Cape Town - Analysts expect that government will issue "development bonds" to financial institutions as part of its plan to use 5% of private retirement savings as well as part of the R700bn government pension fund's assets.
On Friday, government launched a new economic development strategy that aims to harness funds from state institutions, the private sector and retirement funds to finance development programmes and help create jobs.
Under the 3-year plan, a new economic development department created by President Jacob Zuma last year will oversee economic policy, a role previously played by the finance ministry.
The ruling ANC's powerful labour union and communist allies have been critical of the government's pro-business economic policy under former Finance Minister Trevor Manuel, saying it had not benefitted millions of South Africans trapped in poverty 16 years after the advent of black majority rule.

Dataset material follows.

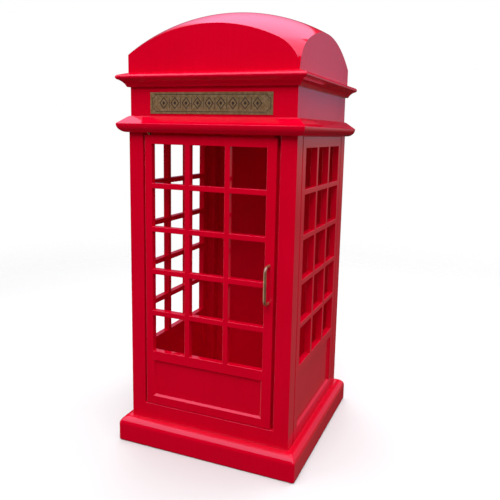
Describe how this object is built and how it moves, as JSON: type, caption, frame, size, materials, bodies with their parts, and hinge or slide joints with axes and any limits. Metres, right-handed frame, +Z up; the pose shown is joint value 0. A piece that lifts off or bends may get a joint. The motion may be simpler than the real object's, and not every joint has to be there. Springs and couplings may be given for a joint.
{
  "type": "telephone booth",
  "caption": "Red lacquered wooden telephone booth with a vaulted roof, open glazing-bar frames, a hinged front door with a bow handle, and a brass name plate.",
  "frame": {"origin": "centre of the plinth's footprint, on the floor", "axes": "+Z up, the door faces -Y, +X to the right seen from the front"},
  "size_m": [0.528, 0.53, 1.1975],
  "materials": {
    "lacquer": "gloss red lacquer on wood",
    "inside_lacquer": "satin red lacquer on wood",
    "bare_wood": "sawn softwood",
    "antique_brass": "aged, finely brushed",
    "brass": "turned",
    "steel": "zinc plated"
  },
  "bodies": {
    "root": {"back_panel": "lacquer", "base_cleats": "bare_wood", "carcass_screws": "steel", "catch_magnets": "steel", "ceiling_board": "inside_lacquer", "cornice_back": "lacquer", "cornice_front": "lacquer", "cornice_left": "lacquer", "cornice_right": "lacquer", "door_stop": "inside_lacquer", "floor_board": "inside_lacquer", "frieze_back": "lacquer", "frieze_front": "lacquer", "frieze_left": "lacquer", "frieze_right": "lacquer", "gable_back": "lacquer", "gable_front": "lacquer", "gable_left": "lacquer", "gable_right": "lacquer", "left_window_bars": "lacquer", "left_window_panel": "lacquer", "left_window_rails": "lacquer", "left_window_stiles": "lacquer", "left_window_uprights": "lacquer", "moulding_back": "lacquer", "moulding_front": "lacquer", "moulding_left": "lacquer", "moulding_right": "lacquer", "name_plate": "antique_brass", "pivot_bushes": "brass", "plinth_back": "lacquer", "plinth_front": "lacquer", "plinth_left": "lacquer", "plinth_right": "lacquer", "post_back_left": "lacquer", "post_back_right": "lacquer", "post_front_left": "lacquer", "post_front_right": "lacquer", "right_window_bars": "lacquer", "right_window_panel": "lacquer", "right_window_rails": "lacquer", "right_window_stiles": "lacquer", "right_window_uprights": "lacquer", "roof_base": "bare_wood", "roof_blocks": "bare_wood", "roof_dome": "lacquer", "sill_rail": "lacquer"},
    "door": {"door_bars": "lacquer", "door_bottom_rail": "lacquer", "door_handle": "antique_brass", "door_hinge_stile": "lacquer", "door_lock_stile": "lacquer", "door_mid_rail": "lacquer", "door_panel": "lacquer", "door_top_rail": "lacquer", "door_uprights": "lacquer", "handle_screws": "steel", "strike_discs": "steel", "pivot_pins": "brass"}
  },
  "joints": [
    {"name": "door_hinge", "type": "hinge", "parent": "root", "child": "door", "pos_m": [-0.177, -0.226, 0.1155], "axis": [0, 0, -1], "range_deg": [0, 110]}
  ]
}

The new plan acknowledges that growth in Africa's powerhouse has not been "sufficient to fully address economic and social challenges" including unemployment of about 25%, with a recession last year slashing about 900 000 jobs.
"At the heart of the strategic plan are a set of actions ... to increase the number of decent work opportunities in the economy. This requires a pro-employment growth path that absorbs larger numbers of people into the economy," Economic Development Minister Ebrahim Paten said in an introductory note to the strategy.
Patel told a parliamentary committee on Friday that the plan would, among other measures, look at encouraging more private sector investment and also tapping into retirement funds to finance development projects.
The plan envisages using up to 5% of private retirement savings as well as part of the R700bn government pension fund's assets. Analysts said this would likely take the form of "development bonds" issued to institutions.
This should ease pressure on the government which has poured spending into a multi-billion rand infrastructure refurbishment programme.
"The social responsibility of investing in bonds specifically aimed at ... the reduction of poverty and inequality via job creation and sustainable economic growth is likely attractive enough ... to make absorption of these bonds likely," said Investec economist Annabel Bishop.
"The question is how will the funds be spent? If the money ... is not well spent and efficiently spent, this will tarnish the moral attraction of the issuance," she added.